New research uncovers the secret of how a flower gets its famous color.

Dahlias (Dahlia variabilis) are very popular garden flowers, with almost 20,000 varieties bred in a wide range of shapes, sizes and colors. As far as color goes, you can find Dahlias  in white, yellow, many shades of red, orange and pink.

There is also a very rare variety: the black Dahlia. About a dozen Black Dahlias exist, known by creative names such as "Arabian Knight", "Chat Noir", and, oddly, "Charles de Gaulle".

For most dahlias plant scientists have long known how they get their colors: metabolites called flavonoids, which accumulate in the plants. For instance, anthocyanins produce red colors, flavones produce white, and chalcones produce yellow colors. But until now, nobody knew how a black dahlia was created. 


A research team led by Dr. Heidi Halbwirth, from Vienna University of Technology, Austria, found that Dahlia's black coloring comes from throwing off balance levels of anthocyanins and flavones. In a study published on November 23 in the journal BMC Plant Biology, researchers found that black Dahlia flowers had much higher concentrations of anthocyanins (as much as 10 fold over bright red varieties), and much lower concentrations of flavones (by about the same ratio as anthocyanins). These concentrations were drastically different even from red varieties, which also are produced by anthocyanins.

Furthermore, the team found that black dahlias acquire their color because of the reduced activity of a key enzyme, called FNS II (short for flavone synthase), that usually makes flavones. With low levels of these enzyme, lower concentrations of flavones can't compete with anthocyanins for the building block molecules they share; hence, more anthocyanins and the black color. 

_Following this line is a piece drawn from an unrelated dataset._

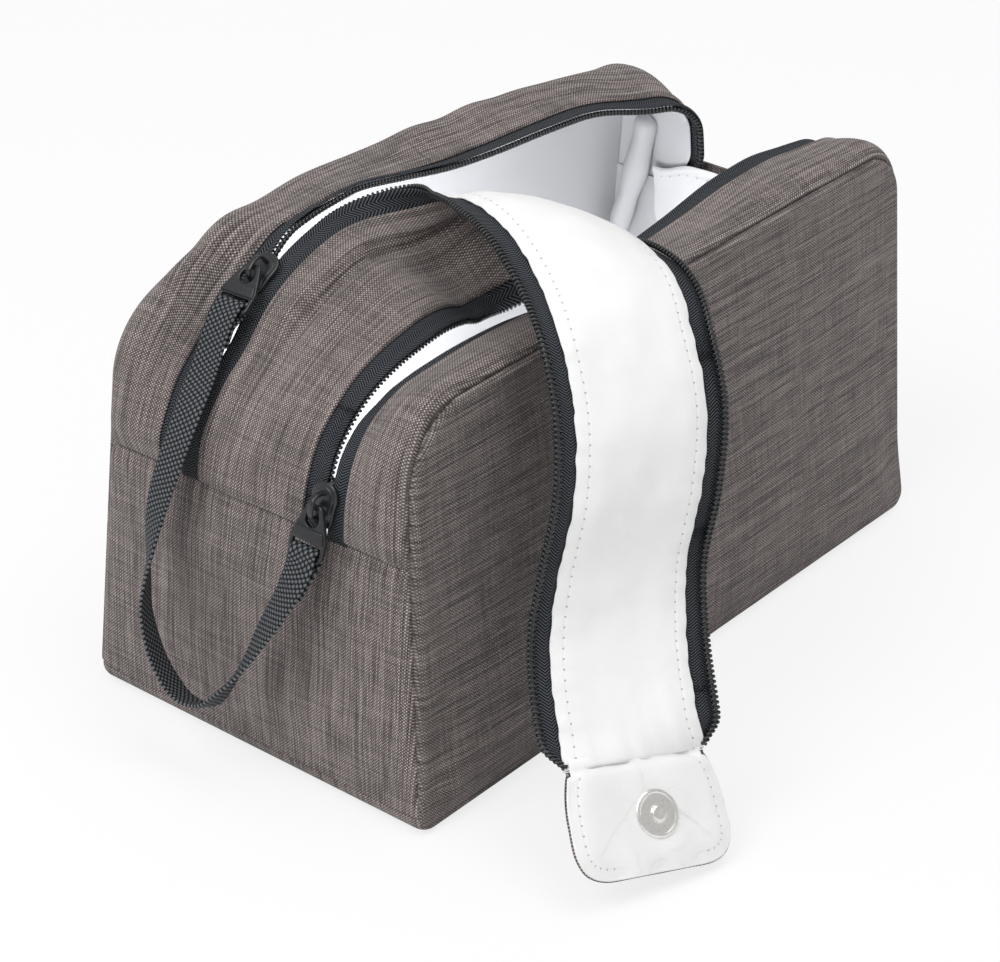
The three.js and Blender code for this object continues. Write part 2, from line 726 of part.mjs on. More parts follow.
const tabLiningDepth = fabric + washerRoom;
const studSeat = tabLiningDepth + lining + seat;
const postLength = studSeat - fabric - seat - snapWasher - seat;
addPiece('tab_shell', tabSheet(0, 0, 0, fabric), fabricFinish);
addPiece('tab_lining', tabSheet(seat, postHole, tabLiningDepth, lining), whiteFinish);
const washerProfile = [[0, 0], [snapWasherRadius, 0], [snapWasherRadius, snapWasher], [0, snapWasher]];
const studWasher = onTab(turned(washerProfile), snapDown, fabric + seat, snapAcross);
addPiece('snap_stud_washer', studWasher, nickelFinish);
const studProfile = [
  [0, -postLength], [snapPostRadius, -postLength], [snapPostRadius, 0], [snapRadius - seat, 0],
  [snapRadius, snapThickness / 2], [snapRadius - seat, snapThickness], [studRadius, snapThickness],
  [studTipRadius, snapThickness + studHeight], [0, snapThickness + studHeight],
];
addPiece('snap_stud', onTab(turned(studProfile), snapDown, studSeat, snapAcross), nickelFinish);

// The other half of the snap sits outside on the far end, its post through the panel to a washer
function onFarEnd(geometry, out) {
  const o = outlineAt(farRun(socketHeight));
  const outward = new THREE.Vector3(o.nx, 0, o.nz);
  const sideways = new THREE.Vector3(0, 1, 0);
  const upward = new THREE.Vector3().crossVectors(outward, sideways);
  const origin = new THREE.Vector3(o.x, 0, o.z).addScaledVector(outward, out);
  return geometry.applyMatrix4(new THREE.Matrix4().makeBasis(sideways, upward, outward).setPosition(origin));
}

const socketPost = fabric + seat;
const socketProfile = [
  [0, -socketPost], [snapPostRadius, -socketPost], [snapPostRadius, 0], [snapRadius - seat, 0],
  [snapRadius, snapThickness / 2], [snapRadius - seat, snapThickness], [socketWallRadius, snapThickness],
  [studRadius + seat, snapThickness], [studRadius + seat, snapThickness - socketDepth],
  [0, snapThickness - socketDepth],
];
addPiece('snap_socket', onFarEnd(turned(socketProfile), seat), nickelFinish);
const socketWasher = onFarEnd(turned(washerProfile), -fabric - seat - snapWasher);
addPiece('snap_socket_washer', socketWasher, nickelFinish);

// Stops that close the lower ends of the two zips at the far end
function zipStop(name, s) {
  const k = s.edgeA.length - 1;
  const along = s.edgeB[k].clone().sub(s.edgeB[k - 1]).normalize();
  const across = s.edgeB[k].clone().sub(s.edgeA[k]).normalize();
  const inward = s.normalsB[k];
  const box = new THREE.BoxGeometry(stopLength, stopHeight, stopThickness);
  const origin = onSurface(s, k, fromB(stopLength / 2), tapeThickness + seat + stopThickness / 2)
    .addScaledVector(along, -stopHeight);
  const sideways = new THREE.Vector3().crossVectors(inward, across).normalize();
  box.applyMatrix4(new THREE.Matrix4().makeBasis(across, sideways, inward).setPosition(origin));
  addPiece(name, box, blackMetalFinish);
}

zipStop('front_zip_stop', frontSurface);
zipStop('back_zip_stop', backSurface);

// One plate of a slider, narrow at its tail. Local X runs towards the nose and local Z outwards.
function sliderPlate(z) {
  const half = sliderLength / 2;
  const shape = new THREE.Shape();
  shape.moveTo(-half, -sliderTailWidth / 2);
  shape.lineTo(0, -sliderTailWidth / 2);
  shape.quadraticCurveTo(half / 2, -sliderNoseWidth / 2, half, -sliderNoseWidth / 4);
  shape.lineTo(half, sliderNoseWidth / 4);
  shape.quadraticCurveTo(half / 2, sliderNoseWidth / 2, 0, sliderTailWidth / 2);
  shape.lineTo(-half, sliderTailWidth / 2);
  const geometry = new THREE.ExtrudeGeometry(shape, { depth: plate, bevelEnabled: false, curveSegments: 5 });
  return geometry.translate(0, 0, z);
}

const chainDepth = coilDepth + coilRadius;

function sliderBody() {
  const top = sliderPlate(plateGap);
  const bottomZ = -chainDepth - plateGap - plate;
  const bottom = sliderPlate(bottomZ);
  const neckHeight = plateGap - bottomZ;
  const neck = new THREE.BoxGeometry(neckLength, neckWidth, neckHeight);
  neck.translate(sliderLength / 2 - neckLength, 0, bottomZ + (plate + neckHeight) / 2);
  return join(top, bottom, neck);
}

// The arch over the slider that carries the pull
function sliderBridge() {
  const half = bridgeSpan / 2;
  const inner = half - bridgeBar;
  const rise = bridgeHeight - bridgeBar;
  const shape = new THREE.Shape();
  shape.moveTo(-half, 0);
  shape.bezierCurveTo(-half, bridgeHeight, -half / 2, bridgeHeight, 0, bridgeHeight);
  shape.bezierCurveTo(half / 2, bridgeHeight, half, bridgeHeight, half, 0);
  shape.lineTo(inner, 0);
  shape.bezierCurveTo(inner, rise, inner / 2, rise, 0, rise);
  shape.bezierCurveTo(-inner / 2, rise, -inner, rise, -inner, 0);
  const options = { depth: bridgeWidth, bevelEnabled: false, curveSegments: 4 };
  const geometry = new THREE.ExtrudeGeometry(shape, options);
  geometry.translate(0, 0, -bridgeWidth / 2);
  geometry.rotateX(Math.PI / 2);
  return geometry.translate(0, 0, plateGap + plate + seat);
}

// A pull: a plate with a hole for the bridge near its top and a slot for the webbing at its foot.
// Local Y runs from the top to the foot.
function pullPlate() {
  const shape = new THREE.Shape();
  shape.moveTo(-pullTopWidth / 2, 0);
  shape.lineTo(-pullWidth / 2, pullShoulder);
  shape.lineTo(-pullWidth / 2, pullLength);
  shape.lineTo(pullWidth / 2, pullLength);
  shape.lineTo(pullWidth / 2, pullShoulder);
  shape.lineTo(pullTopWidth / 2, 0);
  const slotTop = pullLength - pullBar - pullSlot;
  const slotEnd = slotTop + pullSlot;
  addHole(shape, circlePoints(0, pullHole + pullBar, pullHole));
  addHole(shape, [[-1, slotTop], [-1, slotEnd], [1, slotEnd], [1, slotTop]].map(
    ([side, y]) => new THREE.Vector2((side * pullSlotWidth) / 2, y)));
  const options = { depth: pullThickness, bevelEnabled: false, curveSegments: 8 };
  return new THREE.ExtrudeGeometry(shape, options).translate(0, 0, -pullThickness / 2);
}

// Places a piece by three axes and an origin
function place(geometry, x, y, z, origin) {
  return geometry.applyMatrix4(new THREE.Matrix4().makeBasis(x, y, z).setPosition(origin));
}

// A curve along the middle of a chain, halfway between a strip's zip edge and the ribbon's edge
function chainCurve(stripSurface, ribbonEdge) {
  const strip = new THREE.CatmullRomCurve3(stripSurface.edgeB, false, 'centripetal');
  const ribbon = new THREE.CatmullRomCurve3(ribbonEdge, false, 'centripetal');
  return (distance) => {
    const a = strip.getPointAt(distance / strip.getLength());
    const b = ribbon.getPointAt(distance / ribbon.getLength());
    return a.lerp(b, 0.5);
  };
}

// The two sliders: how far each stands up its chain from the near seam, and how its pull hangs
const sliders = {
  back: {
    chain: chainCurve(backSurface, rootSurface.edgeA),
    distance: topLine.run - topStart + backSliderPast,
    pullDown: [-0.77, -0.03, -0.64],
  },
  front: {
    chain: chainCurve(frontSurface, rootSurface.edgeB),
    distance: frontSliderRun,
    pullDown: [-0.33, 0.02, -0.944],
  },
};
const pullRestShare = 0.68;

for (const [name, spec] of Object.entries(sliders)) {
  const tail = spec.chain(spec.distance - sliderLength / 2);
  const tip = spec.chain(spec.distance + sliderLength / 2);
  const nose = tip.clone().sub(tail).setY(0).normalize();
  const sideways = new THREE.Vector3(0, 1, 0);
  const outward = new THREE.Vector3().crossVectors(nose, sideways).normalize();
  const origin = tail.clone().lerp(tip, 0.5);
  const frame = (geometry) => place(geometry, nose, sideways, outward, origin);
  addPiece(`${name}_slider_body`, frame(sliderBody()), blackMetalFinish);
  addPiece(`${name}_slider_bridge`, frame(sliderBridge()), blackMetalFinish);
  const down = new THREE.Vector3(...spec.pullDown).normalize();
  const face = new THREE.Vector3().crossVectors(down, sideways).normalize();
  const across = new THREE.Vector3().crossVectors(down, face).normalize();
  const rise = plateGap + plate + seat + pullRestShare * (bridgeHeight - bridgeBar);
  const pivot = origin.clone().addScaledVector(nose, (bridgeBar - bridgeSpan) / 2)
    .addScaledVector(outward, rise);
  const top = pivot.clone().addScaledVector(down, -pullHole - pullBar);
  addPiece(`${name}_pull`, place(pullPlate(), across, down, face, top), blackMetalFinish);
  const slotMiddle = pullLength - pullBar - pullSlot / 2;
  const onFace = pullThickness / 2 + seat + webbingThickness / 2;
  const sign = Math.sign(face.dot(outward));
  spec.webbingAt = (d) => top.clone().addScaledVector(down, slotMiddle + d)
    .addScaledVector(face, sign * onFace);
  spec.pivot = pivot;
}

// The webbing loop: its middle line as shares of height from the near end, of width and of height,
// and the direction across it. It leaves the back pull, hangs before the near end and rises to the front pull.
const webbingShares = [
  [[0.1216, 0.1978, 0.8821], [0, -1, 0]],
  [[0.0381, 0.1725, 0.8142], [0, -1, 0]],
  [[-0.0201, 0.1775, 0.709], [-0.05, -1, 0.05]],
  [[-0.0516, 0.1935, 0.6075], [-0.2, -0.95, 0.1]],
  [[-0.0761, 0.1971, 0.5149], [-0.45, -0.8, 0.35]],
  [[-0.0904, 0.1978, 0.4433], [-0.66, -0.55, 0.5]],
  [[-0.106, 0.192, 0.3537], [-0.8, -0.35, 0.5]],
  [[-0.1141, 0.1493, 0.2433], [-0.88, -0.15, 0.45]],
  [[-0.1164, 0.0812, 0.1828], [-0.9, 0, 0.42]],
  [[-0.1134, 0.0167, 0.1881], [-0.9, 0, 0.4]],
  [[-0.1083, -0.0384, 0.25], [-0.88, -0.2, 0.25]],
  [[-0.0962, -0.0848, 0.3269], [-0.8, -0.5, 0]],
  [[-0.0783, -0.1348, 0.4276], [-0.6, -0.75, -0.2]],
  [[-0.0589, -0.1841, 0.5284], [-0.35, -0.9, -0.2]],
];
const webbingSteps = 52;

function webbingBand() {
  const level = new THREE.Vector3(0, -1, 0);
  const middle = webbingShares.map(([[x, y, z]]) => (
    new THREE.Vector3(x * bagHeight - nearReach, y * baseWidth, z * bagHeight)));
  const points = [
    sliders.back.webbingAt(0), sliders.back.webbingAt(webbingLead), ...middle,
    sliders.front.webbingAt(webbingLead), sliders.front.webbingAt(0),
  ];
  const acrossRows = webbingShares.map(([, w]) => new THREE.Vector3(...w));
  const acrosses = [level, level, ...acrossRows, level, level];
  const path = new THREE.CatmullRomCurve3(points, false, 'centripetal');
  const widths = new THREE.CatmullRomCurve3(acrosses.map((w) => w.clone()));
  const grids = [[], []];
  for (let k = 0; k <= webbingSteps; k += 1) {
    const t = path.getUtoTmapping(k / webbingSteps);
    const along = path.getTangent(t);
    const across = widths.getPoint(t);
    across.addScaledVector(along, -across.dot(along)).normalize();
    const normal = new THREE.Vector3().crossVectors(along, across);
    [1, -1].forEach((sign, i) => {
      const face = path.getPoint(t).addScaledVector(normal, (sign * webbingThickness) / 2);
      grids[i].push([-1, 1].map((s) => face.clone().addScaledVector(across, (s * webbingWidth) / 2)));
    });
  }
  return gridSheet(grids[0], grids[1]);
}

addPiece('handle_webbing', webbingBand(), tapeFinish);

export default bag;
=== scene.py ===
"""A toiletry bag with two zips over its top, its middle strip opened as a flap before the front.

Every surface is worked out on a grid in metres, in the frame's own axes: +X from the near end to
the far end, -Y out of the front side and +Z up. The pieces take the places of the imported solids.
"""

import json
import logging
import math
from dataclasses import dataclass
from enum import Enum
from typing import Any, Sequence

import bmesh
import bpy
import numpy as np
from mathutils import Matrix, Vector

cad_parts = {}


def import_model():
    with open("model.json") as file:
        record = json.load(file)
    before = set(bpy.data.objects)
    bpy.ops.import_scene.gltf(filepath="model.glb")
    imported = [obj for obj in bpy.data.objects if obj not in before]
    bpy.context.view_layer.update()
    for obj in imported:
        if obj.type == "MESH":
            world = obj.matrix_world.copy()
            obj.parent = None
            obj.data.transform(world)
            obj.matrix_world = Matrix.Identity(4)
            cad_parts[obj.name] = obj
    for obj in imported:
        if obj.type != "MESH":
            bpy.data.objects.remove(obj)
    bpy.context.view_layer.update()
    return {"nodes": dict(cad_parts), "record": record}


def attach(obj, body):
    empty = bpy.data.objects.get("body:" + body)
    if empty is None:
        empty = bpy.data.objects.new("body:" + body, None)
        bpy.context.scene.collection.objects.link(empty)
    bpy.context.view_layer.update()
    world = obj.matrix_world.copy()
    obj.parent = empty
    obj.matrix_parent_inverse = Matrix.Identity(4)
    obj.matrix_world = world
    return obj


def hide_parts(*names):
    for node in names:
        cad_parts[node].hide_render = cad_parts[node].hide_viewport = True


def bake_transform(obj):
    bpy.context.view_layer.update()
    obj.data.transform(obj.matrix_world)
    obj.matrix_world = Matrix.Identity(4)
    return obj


Array = np.ndarray
log = logging.getLogger("toiletry_bag")
MM = 0.001
CLOTH = 1.0 * MM
LINING = 0.6 * MM
SEAM_SINK = 2.8 * MM
SEAM_ROLL = 5.5 * MM


# Shader maths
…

While anthocyanins and other flavonoids contain powerful antioxidant properties (the same flavonoids are found in berries and other brightly color flowers), these antioxidants can also fend off prey and diseases, both in plants and animals that consume them. Using genetic engineering techniques, breeders could create plants that contain tailored amounts of flavonoids, which could help in nutrition (for edible plants) as well as in gardening and breeding flowers.